L'agricoltore. - Altro aspetto che nella figura di N. accenna alla marcia dell'umanità, riguarda i progressi dell'agricoltura. A N. fa risalire la Bibbia la coltura della vite e l'arte di trarne il vino (Genesi, IX, 20 seg.); ma presentandoci, insieme con la prima invenzione, anche il lato pericoloso con l'ebbrezza (sebbene inconscia) di N., vuole mettere discretamente in guardia dagli abusi. Nella nota scena che chiude l'incidente (Cam schernisce, Sem e Iafet pudibondi velano la nudità del padre) realismo e moralità, fierezza etnica e storia mondiale si fondono insieme. L'espansione di Iafet, il suo passaggio alla religione di Sem, il servaggio di Cam sotto i primi due, sono i tre punti del messaggio di N. (Genesi, IX, 24-26) e dànno in compendio la storia millenaria dei tre continenti, Europa, Asia e Africa.

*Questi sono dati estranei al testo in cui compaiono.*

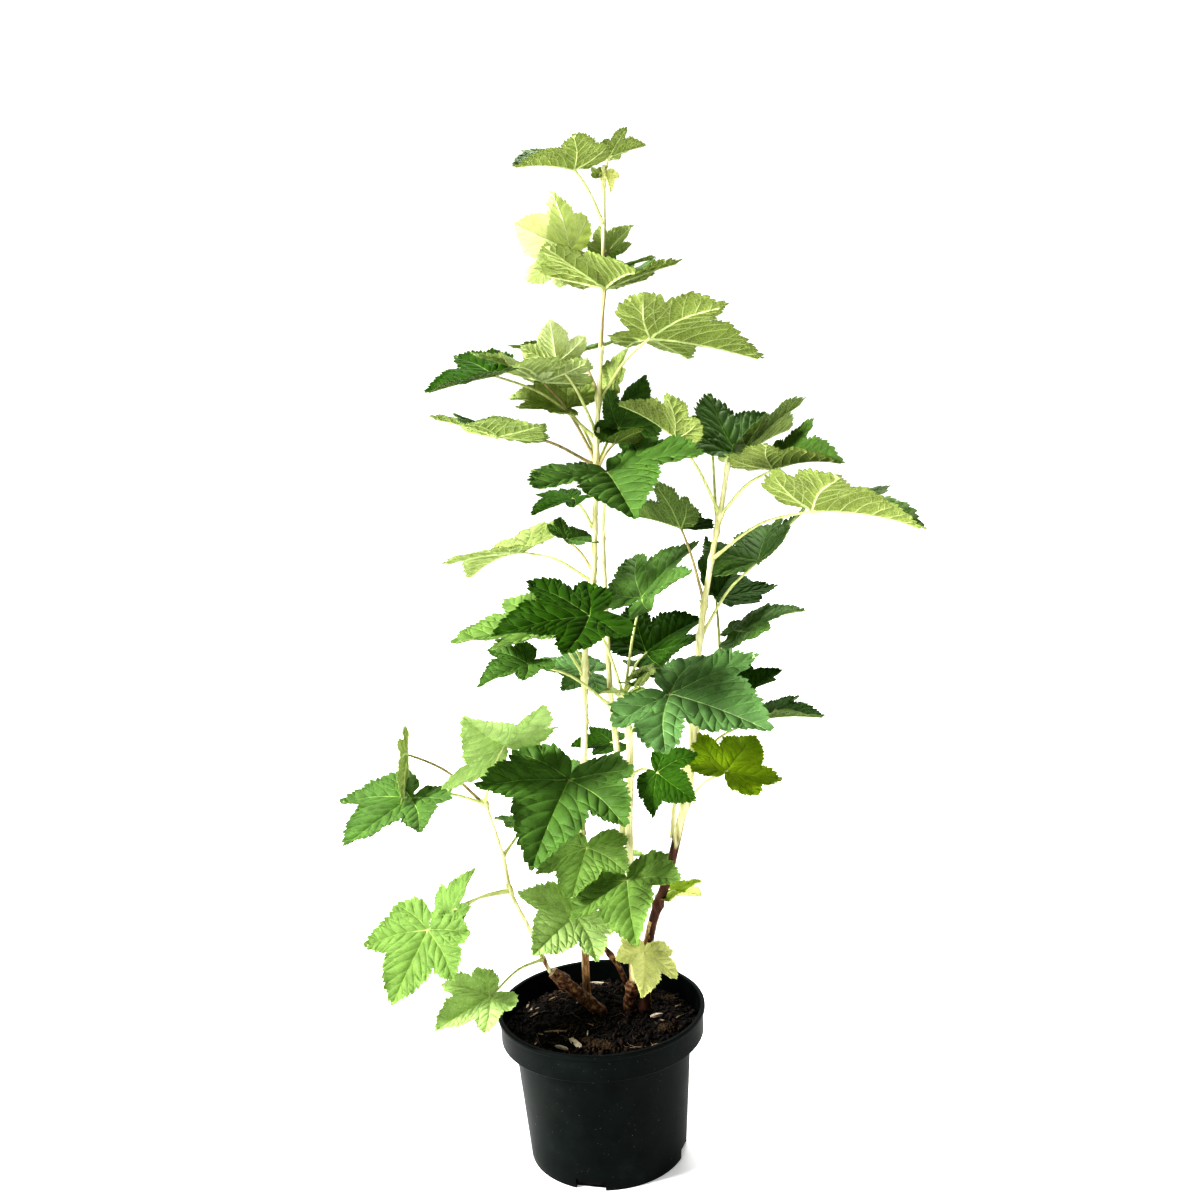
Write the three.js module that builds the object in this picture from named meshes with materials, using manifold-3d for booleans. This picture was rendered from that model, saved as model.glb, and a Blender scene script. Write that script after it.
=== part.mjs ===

Nome, etimologia. - A questo carattere d'innovatore dell'agricoltura sembra annodarsi il motivo dell'imposizione del nome Noè, espresso, secondo un uso frequente nella Bibbia e nell'antico Oriente, con un'assonanza etimologica. Lamec, padre di Noè (si legge in Genesi, V, 28 segg.) "ebbe un figlio e lo chiamò Noè, dicendo: Questi ci ristorerà dal nostro lavoro, e dalle fatiche delle nostre braccia per il suolo maledetto da Dio" (cfr. Genesi, III, 17). L'accenno all'agricoltura è chiaro, e l'allusione all'effetto esilarante del vino è almeno probabile (v. Salmo, CIV, 15; Proverbi, XXXI, 6 seg.; Geremia, XVI, 7); ma l'assonanza del nome Noè (ebr. Noaḥ) col verbo "ristorare" o "confortare" (ebr. naḥem) non va che per metà. Correggere questo verbo in quello di nûaḥ "riposare", della stessa radice che Noah, è arrischiato. Forse qui si fonde insieme l'eco di due tradizioni. In un frammento dell'epopea di Gilgamesh in lingua Harri (parte dell'impero hittita) trovato recentemente a Boğazköy l'eroe scampato al diluvio si chiama Naḥmuliel, formato cioè precisamente con la radice naḥem (v. E. Burrows, in Journal of the Royal Asiatic Society, 1925, p. 281 segg).
Non farà meraviglia che la riflessione religiosa e l'immaginazione popolare abbiano poi, specialmente presso i Giudei, ingrandito, ampliato e abbellito la figura di Noè con leggende, che si possono vedere riassunte in The Jewish Encyclopedia, IX, p. 319-323. Nell'epoca romana la leggenda di Noè s'era localizzata ad Apamea nella Frigia, dove furono coniate (sec. III d. C.) anche monete con la figura di Noè nell'arca; v. Dictionnaire d'archéologie chrétienne et de liturgie, I, 11. coll. 2501-2522.